The Go-Lab project (http://www.go-lab-project.eu/) aims to enable the integration of inquiry-based learning approaches into the use of online labs for science education. The Go-Lab project opens up remote science laboratories, data archives, and virtual models (“online labs”) for large-scale use in education. Go-Lab enables science inquiry-based learning that promotes acquisition of deep conceptual domain knowledge and inquiry skills and directs students to careers in science.

For students (10 to 18-years old), Go-lab offers the opportunity to perform personalized scientific experiments with online labs in pedagogically structured learning spaces that are extended with social communication facilities. Currently the project has developed mock-ups and prototypes that will play a central role in this interactive event. In Go-Lab learning environment students are guided through an inquiry cycle and they receive guidance (e.g., in the form of heuristics, scaffolds, etc.) in each of the phases of the inquiry cycle. As an example laboratory we will use an available combined remote and virtual lab on Archimedes’ principle. The labs consist of an aquarium in which different objects can be dropped.

3. Schedule of the event

The interactive event starts with a brief introduction of inquiry learning with online labs, its advantages and issues and then introduces the Go-Lab didactical approach by means of the mock-up and prototype learning environment. Participants will have on-line access to the mock-up and prototype. Next we will move to a phase of participatory design. Participants are grouped into groups of 3-4 and first have to decide on a virtual learner (i.e. persona). For this they receive a structured form on which several characteristics of this learner can be filled in. After this, the group gets access to the on-line mock-up of the (aquarium) learning environment in which they can walk through the different phases of the inquiry cycle and inspect the guidance (prompts, heuristics, scaffolds) that is offered. They can use “sticky notes” in the online mock-up to insert their comments. After this the groups convene, the discussant will present his main comments on the Go-Lab learning environment and this will then be compared to the comments given in the sticky notes by the different groups.

Approximate time schedule:

  • Introduction to inquiry learning with on-line labs and the Go-Lab project – Ton de Jong – 30 minutes
  • Brief comments and interaction with the audience – Marcus Specht – 30 minutes
  • Introduction to the participatory part – Ton de Jong – 15 minutes
  • Participatory design activity – participants – 45 minutes
  • Exchange of results, general discussion and conclusion – all participants – 45 minutes

4. Interactive event organizers

The interactive event is organized by Ton de Jong (University of Twente, the Netherlands). Ton de Jong is professor of Educational Psychology at the University of Twente. He specializes in inquiry learning (mainly in science learning) supported by technology. He was project manager of several EC projects and several national projects including the ZAP project in which interactive simulations for psychology were developed. ZAPs are sold worldwide. For ZAP and SimQuest he has won a number of international prizes. He published over 100 journal articles and book chapters and is on the editorial board of seven ISI journals. He published a paper in Science (2006) on inquiry learning with computer simulations and in Science (2013) on learning with virtual and physical laboratories. In 2013 he won the Inquiry based Instruction award from Science for one of the missions of the SCY project that he coordinated. Currently he is coordinator of the EC Go-Lab project (www.go-lab-project.eu).
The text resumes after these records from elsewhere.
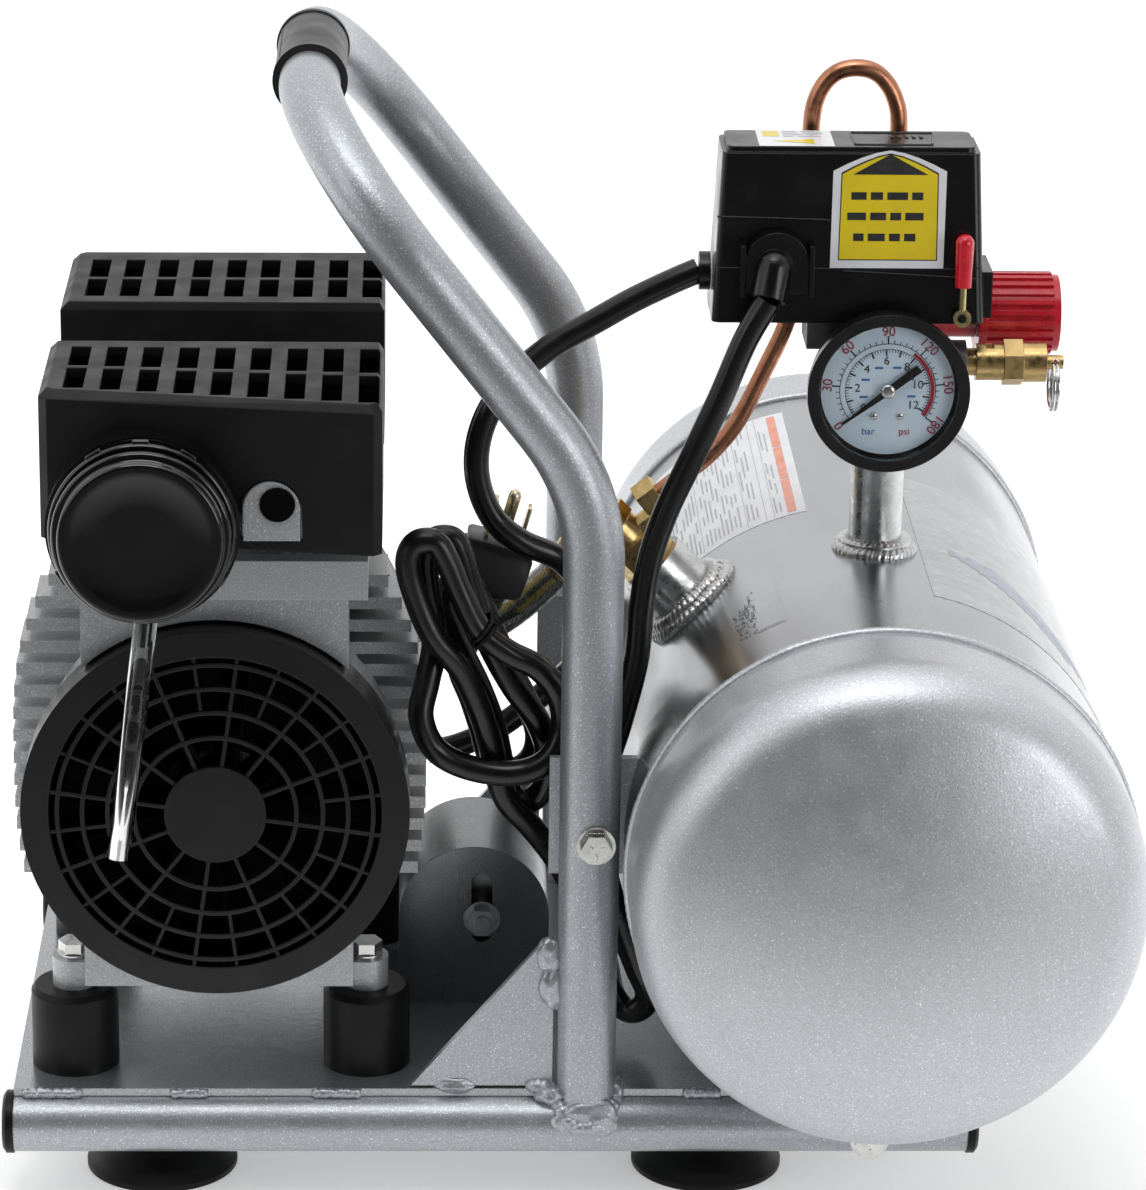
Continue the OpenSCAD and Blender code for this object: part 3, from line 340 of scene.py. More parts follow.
NODE_FINISHES = {
    frame_paint: "base_tubes frame_gussets handle_tube tank_brackets",
    plate_paint: "base_plate",
    tank_paint: "tank_heads",
    barrel_metal: "tank_barrel",
    bung_metal: "tank_bungs",
    cast_paint: "motor_housing end_brackets cylinder_heads",
    cover_paint: "capacitor_cover",
    rubber: "tube_end_plugs suction_feet rubber_mounts",
    grip_rubber: "handle_grip",
    zinc: "flange_bolts flange_nuts",
    steel: "rotor_shaft motor_bearings pistons cylinder_sleeves valve_plates",
    winding: "stator_core",
    fan_plastic: "cooling_fans head_port_plugs",
    guard_plastic: "fan_guards",
    cover_plastic: "front_head_cover rear_head_cover",
    filter_plastic: "filter_body filter_cap",
    foam: "filter_element",
    clear_tube: "intake_tube",
    can_metal: "capacitor",
    grey_metal: "manifold",
    switch_plastic: "switch_base switch_cover cord_glands",
    yellow_zinc: "switch_lever",
    sleeve_red: "lever_sleeve",
    gauge_black: "gauge_case gauge_needle",
    dial_enamel: "gauge_dial",
    lens_glass: "gauge_lens",
    knob_red: "regulator_body regulator_knob drain_valve_lever",
    brass: "safety_valve_body safety_pin air_fittings coupler_sleeve",
    dull_brass: "air_coupler drain_valve_body",
    ring_steel: "safety_ring",
}


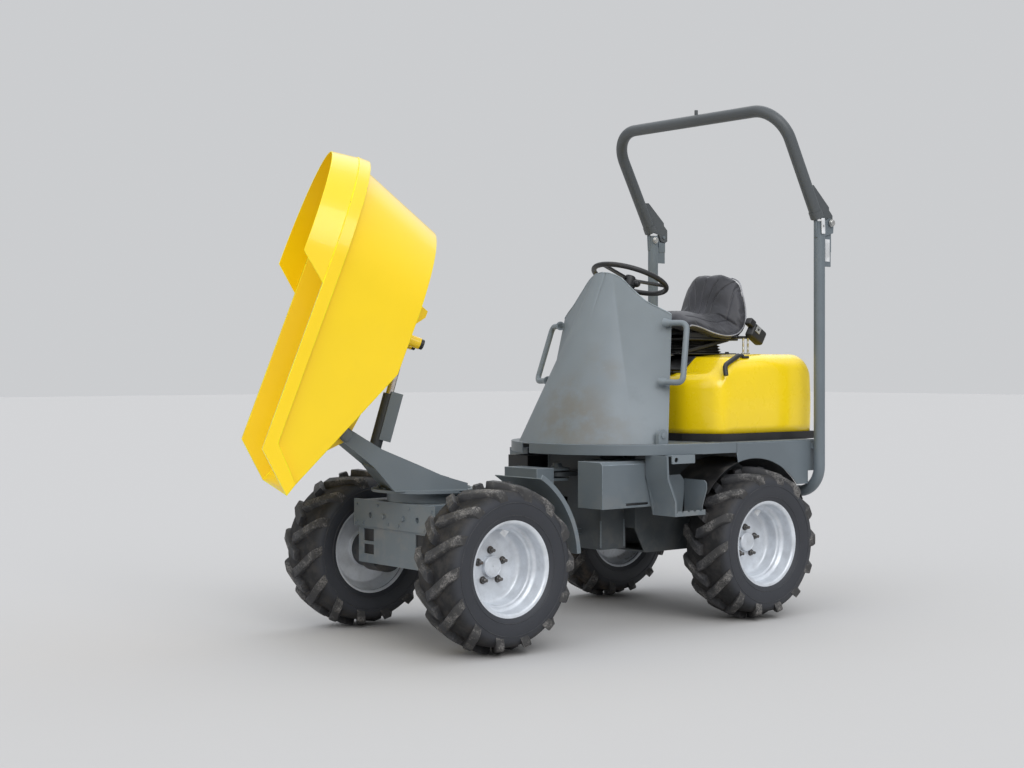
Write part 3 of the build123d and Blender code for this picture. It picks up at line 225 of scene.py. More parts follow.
def wheel_paint(name, soil):
    """Silver wheel paint with a little soil in its well."""
    base = (0.66, 0.69, 0.73)
    look = Look(name, 0.38, metallic=0.25)
    cloud, fine = look.noise(12.0, 4.0, 0.6), look.noise(220.0, 3.0, 0.6)
    colour = look.mix(shade(base, 0.88), shade(base, 1.08), cloud.ramp(0.34, 0.66))
    dirt = look.noise(26.0, 5.0, 0.7).ramp(0.52, 0.74) * soil
    colour = look.mix(colour, RIM_DIRT, dirt)
    return look.finish(colour, cloud * 0.12 + dirt * 0.4 + 0.3, fine, 0.08, 0.0005)


def moulded(name, base, roughness, grain=300.0, strength=0.25, dust=0.15):
    """Black moulded plastic or enamelled steel with a fine grain and a breath of dust."""
    look = Look(name, roughness)
    cloud, fine = look.noise(9.0, 4.0, 0.6), look.noise(grain, 3.0, 0.6)
    colour = look.mix(shade(base, 0.8), shade(base, 1.35), cloud.ramp(0.35, 0.65))
    dusty = look.upward() * cloud.ramp(0.42, 0.7) * dust
    colour = look.mix(colour, DUST, dusty)
    return look.finish(colour, cloud * 0.12 + dusty + (roughness - 0.05), fine, strength, 0.0005)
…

Ton de Jong, University of Twente, the Netherlands, Department of Instructional Technology, Faculty of Behavioral Sciences. Email: [email protected].

The discussant, and co-organizer, is Marcus Specht (Open University, the Netherlands). Marcus Specht is Professor for Advanced Learning Technologies at the Open University of the Netherlands and currently heading the CELSTEC Learning Technology Labs. He is involved in several national and international research projects on open educational content, competence based life-long learning, personalized information support and contextualized systems. Marcus Specht specializes in Mobile and Contextualized Learning Technologies, Learning Network Services, and Social and Immersive Media for Learning. He is currently coordinator of the weSPOT project. weSPOT aims at propagating scientific inquiry as the approach for science learning and teaching by making use of mobile technologies and learning analytics support. Marcus is member of the Go-Lab advisory committee.

Marcus Specht, Open University, The Netherlands, CELSTEC - Centre for Learning Sciences & Technologies. Email: [email protected].

5. Prospective members of the interactive event program committee

Members, next to the organizers, are: Denis Gillet (EPFL, Geneva, Switzerland) and Marcia Linn (University of Berkeley).

6. Expected number of attendees and the planned length of the interactive event

The duration of the interactive event is ½ day. The maximum number of participants, to allow for a close interaction, is approximately 15. Participants should bring laptops to allow for on-line access to the mock-ups and the prototypes of the Go-Lab learning environment and remote labs.